## What is required
Take the entries below and print only the lines from the one with "Keep writing the" through the one with "# the pool at the front left", exactly as they stand, both ends included.

Scripts that build objects
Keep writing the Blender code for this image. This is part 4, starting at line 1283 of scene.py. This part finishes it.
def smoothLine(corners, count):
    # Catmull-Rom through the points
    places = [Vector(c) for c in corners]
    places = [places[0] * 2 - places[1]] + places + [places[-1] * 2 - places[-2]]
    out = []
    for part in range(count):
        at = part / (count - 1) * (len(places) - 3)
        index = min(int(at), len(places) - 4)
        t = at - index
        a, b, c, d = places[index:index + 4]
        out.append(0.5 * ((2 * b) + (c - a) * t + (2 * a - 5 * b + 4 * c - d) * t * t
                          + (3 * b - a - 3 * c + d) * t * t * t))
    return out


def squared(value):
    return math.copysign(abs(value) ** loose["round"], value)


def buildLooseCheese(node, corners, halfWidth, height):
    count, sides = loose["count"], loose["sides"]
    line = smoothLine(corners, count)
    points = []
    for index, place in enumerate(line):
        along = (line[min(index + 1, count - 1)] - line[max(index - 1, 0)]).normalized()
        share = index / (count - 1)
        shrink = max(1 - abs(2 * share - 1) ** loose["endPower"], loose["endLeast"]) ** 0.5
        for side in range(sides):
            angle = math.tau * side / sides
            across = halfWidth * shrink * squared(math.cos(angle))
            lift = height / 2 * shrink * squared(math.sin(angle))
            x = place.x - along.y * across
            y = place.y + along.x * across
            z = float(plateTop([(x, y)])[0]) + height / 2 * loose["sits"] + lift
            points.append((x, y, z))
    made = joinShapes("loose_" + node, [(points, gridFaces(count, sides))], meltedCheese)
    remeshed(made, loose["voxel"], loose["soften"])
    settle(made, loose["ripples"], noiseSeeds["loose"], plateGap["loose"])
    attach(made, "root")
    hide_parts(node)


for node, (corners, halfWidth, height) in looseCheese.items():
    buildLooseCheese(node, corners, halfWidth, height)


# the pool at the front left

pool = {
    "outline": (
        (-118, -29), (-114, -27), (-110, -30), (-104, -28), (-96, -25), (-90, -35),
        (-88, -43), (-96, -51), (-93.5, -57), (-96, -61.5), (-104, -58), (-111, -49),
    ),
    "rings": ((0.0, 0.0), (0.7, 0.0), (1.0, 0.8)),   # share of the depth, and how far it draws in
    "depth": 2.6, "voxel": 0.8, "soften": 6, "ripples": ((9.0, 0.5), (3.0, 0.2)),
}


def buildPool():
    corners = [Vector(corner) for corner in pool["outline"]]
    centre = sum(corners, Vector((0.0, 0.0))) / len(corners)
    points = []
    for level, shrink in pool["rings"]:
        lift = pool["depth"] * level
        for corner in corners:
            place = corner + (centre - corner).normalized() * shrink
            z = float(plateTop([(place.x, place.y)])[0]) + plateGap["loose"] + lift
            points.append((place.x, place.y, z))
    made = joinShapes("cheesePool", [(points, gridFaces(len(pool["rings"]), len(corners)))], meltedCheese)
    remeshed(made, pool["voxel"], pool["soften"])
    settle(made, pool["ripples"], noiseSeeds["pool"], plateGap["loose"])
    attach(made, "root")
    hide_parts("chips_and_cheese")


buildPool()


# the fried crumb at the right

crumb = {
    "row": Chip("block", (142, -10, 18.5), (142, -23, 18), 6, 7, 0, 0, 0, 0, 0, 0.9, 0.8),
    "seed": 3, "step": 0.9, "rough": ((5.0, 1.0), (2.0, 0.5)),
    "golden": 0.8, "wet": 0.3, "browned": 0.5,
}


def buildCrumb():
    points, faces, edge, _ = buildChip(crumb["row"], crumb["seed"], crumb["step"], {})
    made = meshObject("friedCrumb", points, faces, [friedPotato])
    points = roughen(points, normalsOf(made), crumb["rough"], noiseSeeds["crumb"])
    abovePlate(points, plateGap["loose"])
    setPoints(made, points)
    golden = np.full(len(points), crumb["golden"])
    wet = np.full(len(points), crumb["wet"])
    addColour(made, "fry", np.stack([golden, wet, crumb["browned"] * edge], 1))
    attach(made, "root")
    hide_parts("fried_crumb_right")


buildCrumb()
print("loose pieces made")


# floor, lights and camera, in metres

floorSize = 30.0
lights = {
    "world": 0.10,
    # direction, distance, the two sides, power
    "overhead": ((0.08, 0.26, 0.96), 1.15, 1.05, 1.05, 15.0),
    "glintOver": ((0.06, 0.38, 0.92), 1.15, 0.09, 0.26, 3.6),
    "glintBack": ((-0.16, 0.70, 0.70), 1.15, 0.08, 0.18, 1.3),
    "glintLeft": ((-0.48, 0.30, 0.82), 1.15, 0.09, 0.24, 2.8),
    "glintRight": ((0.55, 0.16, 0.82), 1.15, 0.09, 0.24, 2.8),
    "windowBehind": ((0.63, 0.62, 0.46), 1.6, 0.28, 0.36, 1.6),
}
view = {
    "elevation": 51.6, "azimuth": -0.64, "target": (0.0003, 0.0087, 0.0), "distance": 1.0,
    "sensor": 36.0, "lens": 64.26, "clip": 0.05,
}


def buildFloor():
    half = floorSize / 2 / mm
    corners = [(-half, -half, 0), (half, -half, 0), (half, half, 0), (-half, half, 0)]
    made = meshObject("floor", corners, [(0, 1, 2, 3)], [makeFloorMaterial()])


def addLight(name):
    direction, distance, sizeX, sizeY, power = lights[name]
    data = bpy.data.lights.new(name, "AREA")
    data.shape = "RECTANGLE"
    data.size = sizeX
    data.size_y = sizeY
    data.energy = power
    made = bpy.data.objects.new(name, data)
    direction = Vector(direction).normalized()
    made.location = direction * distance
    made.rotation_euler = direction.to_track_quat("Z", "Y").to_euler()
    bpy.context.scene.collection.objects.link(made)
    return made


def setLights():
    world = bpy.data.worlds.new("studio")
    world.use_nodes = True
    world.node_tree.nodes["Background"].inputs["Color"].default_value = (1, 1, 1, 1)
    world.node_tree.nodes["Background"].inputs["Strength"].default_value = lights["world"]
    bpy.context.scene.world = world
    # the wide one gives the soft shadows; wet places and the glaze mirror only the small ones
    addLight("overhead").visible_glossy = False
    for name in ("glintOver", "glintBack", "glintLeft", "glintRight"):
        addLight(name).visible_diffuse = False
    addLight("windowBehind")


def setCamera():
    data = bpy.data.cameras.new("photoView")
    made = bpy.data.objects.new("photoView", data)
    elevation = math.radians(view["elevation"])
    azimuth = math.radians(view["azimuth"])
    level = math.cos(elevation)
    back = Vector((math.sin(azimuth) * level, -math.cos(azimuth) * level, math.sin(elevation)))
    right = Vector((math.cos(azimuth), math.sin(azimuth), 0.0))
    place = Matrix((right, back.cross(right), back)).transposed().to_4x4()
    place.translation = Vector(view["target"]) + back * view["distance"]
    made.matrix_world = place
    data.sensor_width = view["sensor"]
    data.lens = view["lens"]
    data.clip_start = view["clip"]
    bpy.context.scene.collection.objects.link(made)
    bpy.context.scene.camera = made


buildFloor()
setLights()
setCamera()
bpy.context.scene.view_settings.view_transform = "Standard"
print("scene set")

* * *

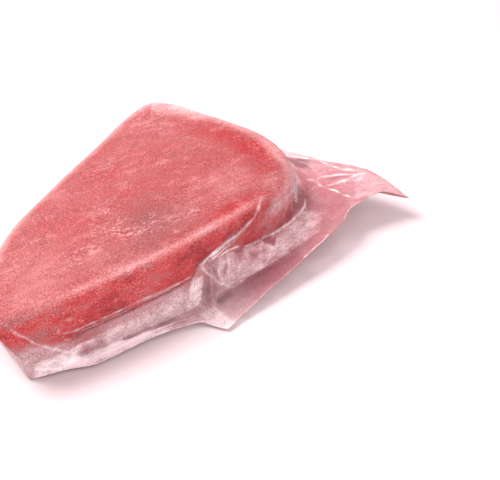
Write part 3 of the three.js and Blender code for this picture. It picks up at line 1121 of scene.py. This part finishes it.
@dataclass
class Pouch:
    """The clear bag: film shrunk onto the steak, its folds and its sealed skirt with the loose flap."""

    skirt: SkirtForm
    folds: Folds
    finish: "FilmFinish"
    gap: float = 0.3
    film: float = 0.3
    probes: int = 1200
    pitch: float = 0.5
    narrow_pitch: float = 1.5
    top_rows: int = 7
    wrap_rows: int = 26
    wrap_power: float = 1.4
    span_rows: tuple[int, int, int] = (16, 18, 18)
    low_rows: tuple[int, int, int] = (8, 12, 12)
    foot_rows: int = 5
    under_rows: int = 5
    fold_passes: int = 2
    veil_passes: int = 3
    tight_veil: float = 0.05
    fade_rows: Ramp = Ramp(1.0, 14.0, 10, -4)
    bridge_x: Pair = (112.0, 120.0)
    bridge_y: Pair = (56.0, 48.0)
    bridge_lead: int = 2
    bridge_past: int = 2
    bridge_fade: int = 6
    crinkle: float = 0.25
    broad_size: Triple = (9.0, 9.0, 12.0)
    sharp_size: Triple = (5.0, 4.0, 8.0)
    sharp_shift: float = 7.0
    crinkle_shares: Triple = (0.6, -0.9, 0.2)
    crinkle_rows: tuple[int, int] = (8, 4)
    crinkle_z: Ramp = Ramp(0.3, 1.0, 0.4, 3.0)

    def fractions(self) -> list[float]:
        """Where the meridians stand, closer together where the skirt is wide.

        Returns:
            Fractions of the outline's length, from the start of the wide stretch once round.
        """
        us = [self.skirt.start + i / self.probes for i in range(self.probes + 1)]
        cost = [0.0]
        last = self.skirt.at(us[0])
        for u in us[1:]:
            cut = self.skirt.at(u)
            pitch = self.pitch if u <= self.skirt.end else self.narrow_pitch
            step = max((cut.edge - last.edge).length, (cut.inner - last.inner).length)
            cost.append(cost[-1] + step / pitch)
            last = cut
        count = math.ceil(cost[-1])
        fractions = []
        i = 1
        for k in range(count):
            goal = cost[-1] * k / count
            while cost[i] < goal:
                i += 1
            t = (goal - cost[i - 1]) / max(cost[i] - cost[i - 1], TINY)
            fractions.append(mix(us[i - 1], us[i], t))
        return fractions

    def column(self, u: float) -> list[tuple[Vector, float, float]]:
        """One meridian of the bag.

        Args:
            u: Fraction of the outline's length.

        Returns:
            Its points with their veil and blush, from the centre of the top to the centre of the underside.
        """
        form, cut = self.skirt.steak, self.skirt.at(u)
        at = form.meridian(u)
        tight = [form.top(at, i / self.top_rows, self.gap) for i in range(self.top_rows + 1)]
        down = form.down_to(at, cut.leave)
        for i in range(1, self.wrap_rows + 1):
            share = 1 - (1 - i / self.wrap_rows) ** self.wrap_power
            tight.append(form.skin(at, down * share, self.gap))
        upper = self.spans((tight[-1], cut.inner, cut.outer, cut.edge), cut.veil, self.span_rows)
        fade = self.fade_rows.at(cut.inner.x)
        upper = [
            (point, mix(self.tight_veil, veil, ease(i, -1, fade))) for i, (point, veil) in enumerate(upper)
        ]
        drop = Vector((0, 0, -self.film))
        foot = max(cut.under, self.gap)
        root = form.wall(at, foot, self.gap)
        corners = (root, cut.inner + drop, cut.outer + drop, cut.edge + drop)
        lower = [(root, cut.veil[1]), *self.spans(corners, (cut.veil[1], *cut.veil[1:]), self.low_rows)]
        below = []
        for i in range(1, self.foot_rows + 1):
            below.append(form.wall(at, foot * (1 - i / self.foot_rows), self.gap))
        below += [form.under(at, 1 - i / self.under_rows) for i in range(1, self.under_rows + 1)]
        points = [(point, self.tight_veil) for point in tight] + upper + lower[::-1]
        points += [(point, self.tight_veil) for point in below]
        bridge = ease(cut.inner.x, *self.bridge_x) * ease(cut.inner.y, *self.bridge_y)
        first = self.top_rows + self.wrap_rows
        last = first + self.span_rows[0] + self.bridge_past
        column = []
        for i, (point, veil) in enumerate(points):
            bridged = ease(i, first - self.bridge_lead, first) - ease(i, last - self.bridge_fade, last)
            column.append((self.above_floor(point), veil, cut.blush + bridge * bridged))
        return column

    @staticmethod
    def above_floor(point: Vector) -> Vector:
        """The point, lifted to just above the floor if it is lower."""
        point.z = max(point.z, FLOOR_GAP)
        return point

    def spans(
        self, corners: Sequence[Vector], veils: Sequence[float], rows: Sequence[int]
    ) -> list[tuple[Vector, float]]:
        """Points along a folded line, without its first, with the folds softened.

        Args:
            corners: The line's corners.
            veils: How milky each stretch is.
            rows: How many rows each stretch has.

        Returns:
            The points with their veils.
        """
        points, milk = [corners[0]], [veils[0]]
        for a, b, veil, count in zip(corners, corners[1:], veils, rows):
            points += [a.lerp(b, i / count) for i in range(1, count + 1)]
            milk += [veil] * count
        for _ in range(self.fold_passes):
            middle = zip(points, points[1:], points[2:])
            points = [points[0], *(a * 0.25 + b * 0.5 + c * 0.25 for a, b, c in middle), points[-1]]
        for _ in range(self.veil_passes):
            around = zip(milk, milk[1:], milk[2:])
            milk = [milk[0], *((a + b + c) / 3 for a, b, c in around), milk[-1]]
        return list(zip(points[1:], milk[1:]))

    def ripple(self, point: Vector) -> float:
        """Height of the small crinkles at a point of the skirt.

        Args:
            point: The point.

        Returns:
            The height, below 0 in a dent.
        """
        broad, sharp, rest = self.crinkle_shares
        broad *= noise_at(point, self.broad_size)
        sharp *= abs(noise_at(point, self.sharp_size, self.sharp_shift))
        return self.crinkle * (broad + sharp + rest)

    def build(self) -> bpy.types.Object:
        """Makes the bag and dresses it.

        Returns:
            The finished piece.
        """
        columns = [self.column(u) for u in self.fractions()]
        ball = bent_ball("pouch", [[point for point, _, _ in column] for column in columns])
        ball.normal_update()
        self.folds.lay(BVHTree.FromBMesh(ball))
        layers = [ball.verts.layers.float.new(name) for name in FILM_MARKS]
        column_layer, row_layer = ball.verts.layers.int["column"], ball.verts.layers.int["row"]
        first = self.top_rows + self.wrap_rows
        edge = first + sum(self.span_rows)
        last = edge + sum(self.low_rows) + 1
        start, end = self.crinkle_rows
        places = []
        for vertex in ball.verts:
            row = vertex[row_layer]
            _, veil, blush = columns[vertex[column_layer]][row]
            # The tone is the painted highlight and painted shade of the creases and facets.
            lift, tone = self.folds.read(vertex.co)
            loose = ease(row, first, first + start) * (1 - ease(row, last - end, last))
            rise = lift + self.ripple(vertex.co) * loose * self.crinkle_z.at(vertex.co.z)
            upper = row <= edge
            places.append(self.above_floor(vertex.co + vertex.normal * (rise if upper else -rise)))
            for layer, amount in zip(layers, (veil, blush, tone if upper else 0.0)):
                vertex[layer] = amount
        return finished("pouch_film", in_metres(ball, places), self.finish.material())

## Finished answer
Keep writing the Blender code for this image. This is part 4, starting at line 1283 of scene.py. This part finishes it.
def smoothLine(corners, count):
    # Catmull-Rom through the points
    places = [Vector(c) for c in corners]
    places = [places[0] * 2 - places[1]] + places + [places[-1] * 2 - places[-2]]
    out = []
    for part in range(count):
        at = part / (count - 1) * (len(places) - 3)
        index = min(int(at), len(places) - 4)
        t = at - index
        a, b, c, d = places[index:index + 4]
        out.append(0.5 * ((2 * b) + (c - a) * t + (2 * a - 5 * b + 4 * c - d) * t * t
                          + (3 * b - a - 3 * c + d) * t * t * t))
    return out


def squared(value):
    return math.copysign(abs(value) ** loose["round"], value)


def buildLooseCheese(node, corners, halfWidth, height):
    count, sides = loose["count"], loose["sides"]
    line = smoothLine(corners, count)
    points = []
    for index, place in enumerate(line):
        along = (line[min(index + 1, count - 1)] - line[max(index - 1, 0)]).normalized()
        share = index / (count - 1)
        shrink = max(1 - abs(2 * share - 1) ** loose["endPower"], loose["endLeast"]) ** 0.5
        for side in range(sides):
            angle = math.tau * side / sides
            across = halfWidth * shrink * squared(math.cos(angle))
            lift = height / 2 * shrink * squared(math.sin(angle))
            x = place.x - along.y * across
            y = place.y + along.x * across
            z = float(plateTop([(x, y)])[0]) + height / 2 * loose["sits"] + lift
            points.append((x, y, z))
    made = joinShapes("loose_" + node, [(points, gridFaces(count, sides))], meltedCheese)
    remeshed(made, loose["voxel"], loose["soften"])
    settle(made, loose["ripples"], noiseSeeds["loose"], plateGap["loose"])
    attach(made, "root")
    hide_parts(node)


for node, (corners, halfWidth, height) in looseCheese.items():
    buildLooseCheese(node, corners, halfWidth, height)


# the pool at the front left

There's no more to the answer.